For Cunard, a subsidiary of cruise giant Carnival, the launch of the Queen Anne means that it has four ships in operation for the first time since 1999. The Queen Anne is “a destination in itself,” one of the officers enthused to me. “It’s a floating hotel!” It’s also a floating shopping centre, leisure centre and perhaps retirement home.

With a gross tonnage of 113,000, the Queen Anne is larger than its siblings Queen Victoria and Queen Elizabeth (only trumped by Cunard’s flagship, Queen Mary 2). There’s a grand piano in the reception area, a casino and a 835-seat theatre. The walls are lined with the largest curated art collection at sea, some 4,000 pieces, not all of them bad. Chef Michel Roux Jr., relocating a few elements of his Le Gavroche experience from Mayfair to the Queen Anne, reports that the galley had “every bit of kit . . . I’m just overwhelmed by the size of it.” The miracle is how this floats at all.

I tour the wellness centre, with its large sauna and offers of Botox injections. Ian McEwan wrote in his novel Saturday that, after our civilisation collapses, the old folk will crouch around peat fires and tell their disbelieving grandchildren of the luxury of hot showers in winter – “of thick white towels as big as togas, waiting on warming racks.” If I am ever one of these old folk, I will tell them instead of the Queen Anne’s Himalayan salt sauna, of its ice bath and Irish pub — all propelled thousands of miles across seas by large quantities of fossil fuel. Did we not realise the madness?

My room is one of the spacier cabins at the back of the vessel — with two large TVs, a bath and shower and a sofa. The large balcony looks over a ship unloading scrap metal, so I use my imagination. Without it, I might forget I’m at sea at all.

Outside, the Queen Anne is not quite ready for her close-up. Staff queue up for their uniforms. Full cardboard boxes pile up in corridors. Men hurry around, fixing lights and coffee machines. There is an air of gentle anarchy. 

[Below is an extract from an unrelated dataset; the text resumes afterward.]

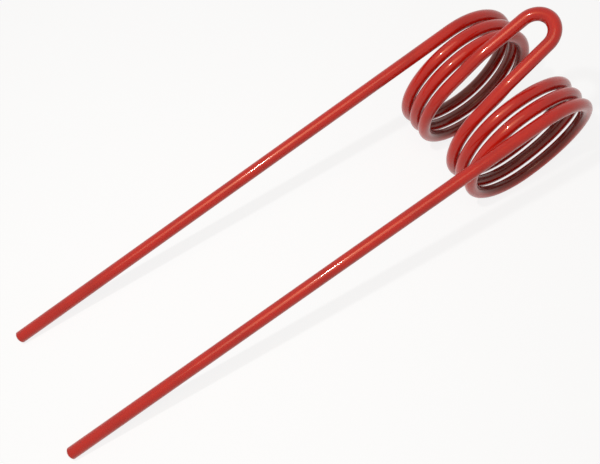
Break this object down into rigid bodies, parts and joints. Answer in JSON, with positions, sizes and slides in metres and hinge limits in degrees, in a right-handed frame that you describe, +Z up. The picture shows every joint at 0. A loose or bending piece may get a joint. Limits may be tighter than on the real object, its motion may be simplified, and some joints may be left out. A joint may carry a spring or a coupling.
{
  "type": "cultivator spring tine",
  "caption": "Double spring tine of round wire: long straight legs, close coils and a U-shaped bolt-on loop between them, painted.",
  "frame": {"origin": "on the floor, in the middle of the footprint of the tine as it lies", "axes": "+X along the common axis of the two coils, +Y from the leg ends towards the coils, +Z up from the floor"},
  "size_m": [0.092, 0.3813, 0.1182],
  "materials": {
    "paint": "gloss red enamel over spring steel wire"
  },
  "bodies": {
    "root": {"spring_tine": "paint"}
  },
  "joints": []
}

Occasionally, I catch sight of one of the on-board celebrities such as royal commentator Jennie Bond, gardener Alan Titchmarsh, actor Celia Imrie, and cricket commentator Henry Blofeld. One other celebrity, who shall remain anonymous, told me he found the environment “prison-like”. But for a captive audience, and a paying client, he might be persuaded to step aboard and scintillate.

There is a genre of magazine-writing that is scathing of cruise holidays. A cynical, middle-aged writer goes on board and quickly despairs. Indeed, it’s easy to be rude about cruising. Cruises are nature holidays for people who can’t really like nature, foreign travel for people who don’t really want to leave home, the Mediterranean for people who don’t want to get their feet damp or sandy. David Foster Wallace, the US writer who wrote about a cruise in the Caribbean in 1996, reported hearing adult passengers ask whether snorkelling would involve getting wet “and what time the Midnight Buffet is”.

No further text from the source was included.